Today, the King gave his assent to new legislation designed to protect UK social media users from harm.
This follows five years of work by Carnegie UK, working in concert with over 50 partners, to raise concerns about online safety, arguing for an innovative approach to tackle the problem.
In 2018, we published a series of blogs by William Perrin and Professor Lorna Woods which outlined a new proposal for social media regulation. Their ideas drew from the long-held principles of health and safety laws – imposing a statutory duty of care and enforcing that with a regulator independent of government. A year later, the UK Government published its White Paper on tackling online harm, with this duty of care approach at its core.
Since then, the Carnegie UK team has worked hard to ensure that the Online Safety Bill delivers that vision. We’ve provided evidence to multiple Parliamentary committees and inquiries, while also convening and advising other charities, think tanks and campaign groups with a range of interests in the issue.
Our work has been repeatedly cited in debates by Parliamentarians of both Houses and the value of our work and advice to Peers was acknowledged by both the Labour and Liberal Democrat frontbench spokespeople at Lords Report. We have worked with one coalition on fraud and scams to deliver vital changes to the Bill, and with another to produce a code on women and girls which, as a result of a concerted cross-bench campaign in the Lords, was instrumental in delivering a significant Government concession.

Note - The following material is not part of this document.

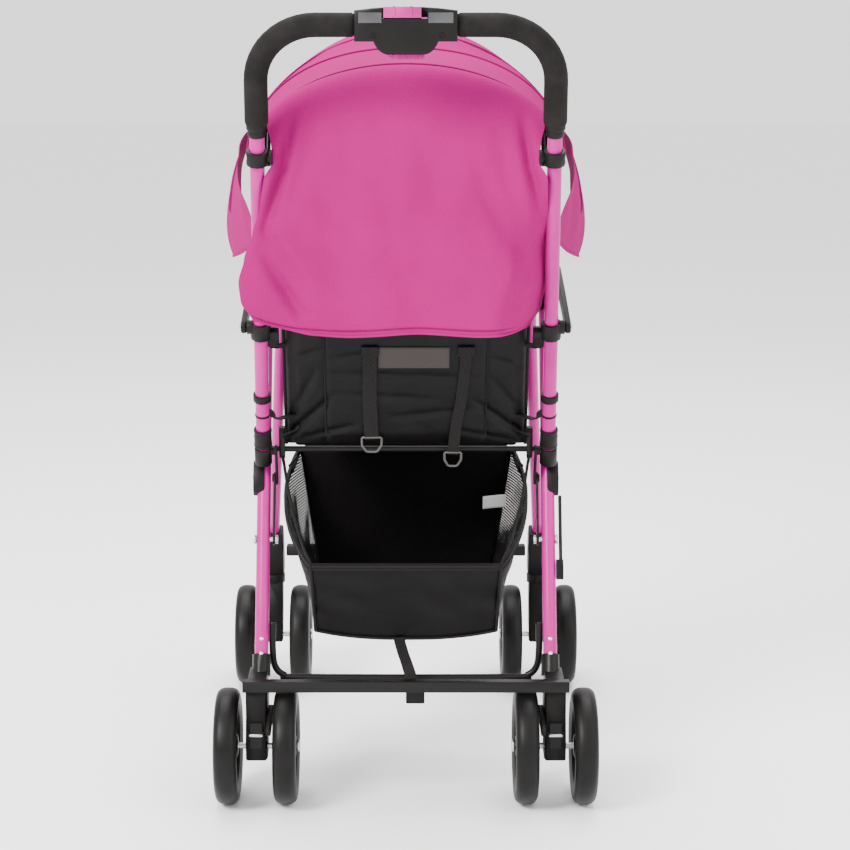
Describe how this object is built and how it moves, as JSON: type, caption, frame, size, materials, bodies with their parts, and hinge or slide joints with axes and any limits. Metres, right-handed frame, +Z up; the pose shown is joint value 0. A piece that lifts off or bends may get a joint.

We were instrumental in securing other vital amendments to the Bill during its Parliamentary passage, including on Secretary of State’s powers; bringing small, high harm platforms into the regime; and making the “Triple Shield” regime more robust, through risk-based changes to the user empowerment duties and the terms of service.
The Online Safety Bill finally reaching Royal Assent is a huge milestone for Carnegie UK, and we’re grateful to our team, especially our Associates Maeve Walsh and Professor Lorna Woods, and our trustee, William Perrin, for all the work involved in getting to this point. Maeve has done an excellent job of summarising what this moment means for UK tech policy, and how the Act will be implemented in a blog here. But what does the Bill reaching Royal Assent mean for the future of Carnegie UK’s work on Online Harms?

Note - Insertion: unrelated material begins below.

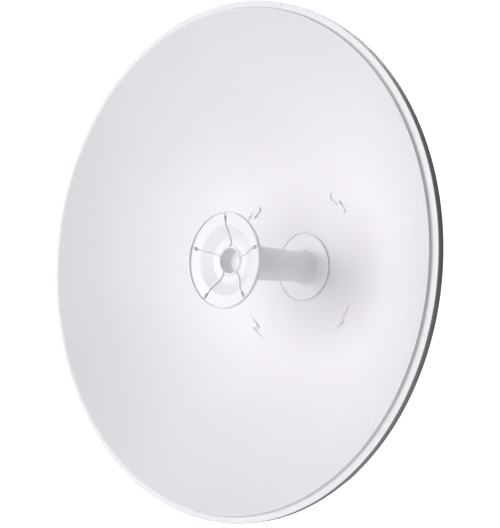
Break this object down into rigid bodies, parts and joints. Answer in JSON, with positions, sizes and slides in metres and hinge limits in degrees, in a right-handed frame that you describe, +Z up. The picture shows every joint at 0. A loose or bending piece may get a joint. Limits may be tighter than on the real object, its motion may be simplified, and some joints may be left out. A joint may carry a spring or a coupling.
{
  "type": "parabolic dish antenna",
  "caption": "Round parabolic dish antenna with a front feed tube, a ribbed sub-reflector disc and a rear steel bracket that clamps to an upright pole.",
  "frame": {"origin": "middle of the flat rear face of the pole bracket's web, which faces the pole", "axes": "-Y along the boresight out of the dish, +Y back towards the pole, +Z up, +X to the right seen from in front of the mount looking along +Y"},
  "size_m": [0.65, 0.3511, 0.65],
  "materials": {
    "white_powder_coat": "fine satin powder coat on pressed sheet steel",
    "white_feed_plastic": "smooth moulded white plastic",
    "zinc_plated_steel": "bright zinc plate on bent sheet steel",
    "zinc_fasteners": "zinc plated screws and nuts",
    "plated_brass": "bright plated brass"
  },
  "bodies": {
    "root": {"reflector_dish": "white_powder_coat", "back_plate": "white_powder_coat", "feed_base_flange": "white_feed_plastic", "feed_tube": "white_feed_plastic", "feed_neck": "white_feed_plastic", "sub_reflector": "white_feed_plastic", "sub_reflector_spider": "white_feed_plastic", "feed_lock_ring": "white_feed_plastic", "feed_rear_housing": "white_feed_plastic", "rf_connector_left": "plated_brass", "rf_connector_right": "plated_brass", "dish_bracket": "zinc_plated_steel", "pole_bracket": "zinc_plated_steel", "pole_clamp": "zinc_plated_steel", "bracket_bolt_1": "zinc_fasteners", "bracket_bolt_2": "zinc_fasteners", "bracket_bolt_3": "zinc_fasteners", "bracket_bolt_4": "zinc_fasteners", "bracket_nut_1": "zinc_fasteners", "bracket_nut_2": "zinc_fasteners", "bracket_nut_3": "zinc_fasteners", "bracket_nut_4": "zinc_fasteners", "clamp_bolt_1": "zinc_fasteners", "clamp_bolt_2": "zinc_fasteners", "clamp_bolt_3": "zinc_fasteners", "clamp_bolt_4": "zinc_fasteners", "clamp_nut_1": "zinc_fasteners", "clamp_nut_2": "zinc_fasteners", "clamp_nut_3": "zinc_fasteners", "clamp_nut_4": "zinc_fasteners", "pivot_bolt_left": "zinc_fasteners", "pivot_bolt_right": "zinc_fasteners", "pivot_nut_left": "zinc_fasteners", "pivot_nut_right": "zinc_fasteners", "tilt_lock_bolt_left": "zinc_fasteners", "tilt_lock_bolt_right": "zinc_fasteners", "tilt_lock_nut_left": "zinc_fasteners", "tilt_lock_nut_right": "zinc_fasteners"}
  },
  "joints": []
}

Carnegie UK has decided that it is the right time for our role in this work to come to an end. We will no longer have an active programme of work on online safety now that the Online Safety Act has been passed in Parliament. This is because we believe that other organisations are better placed to ensure the legislation works as intended and produces better outcomes, especially for vulnerable groups like children.
However, we are pleased that Lorna and Maeve will continue their vital work, supported by Reset (one of our former partners), through the Online Safety Act Network, a new vehicle which will help coordinate and support civil society engagement to secure the effective implementation of the Act.
Our archive of work on online harms up this point is available here, and you can contact the new Online Safety Act Network here. You can also sign up to the Network’s new newsletter, which will pick up where our well-received Online Harms newsletter leaves off, here.
As an organisation that is committed to tackling threats to our collective wellbeing, Carnegie UK is proud to have been involved in this work right from its inception. We’re now passing the baton over to those working on the implementation of the Online Safety Act and look forward to seeing the improvements that this legislation will make to all of our wellbeing as it comes into force.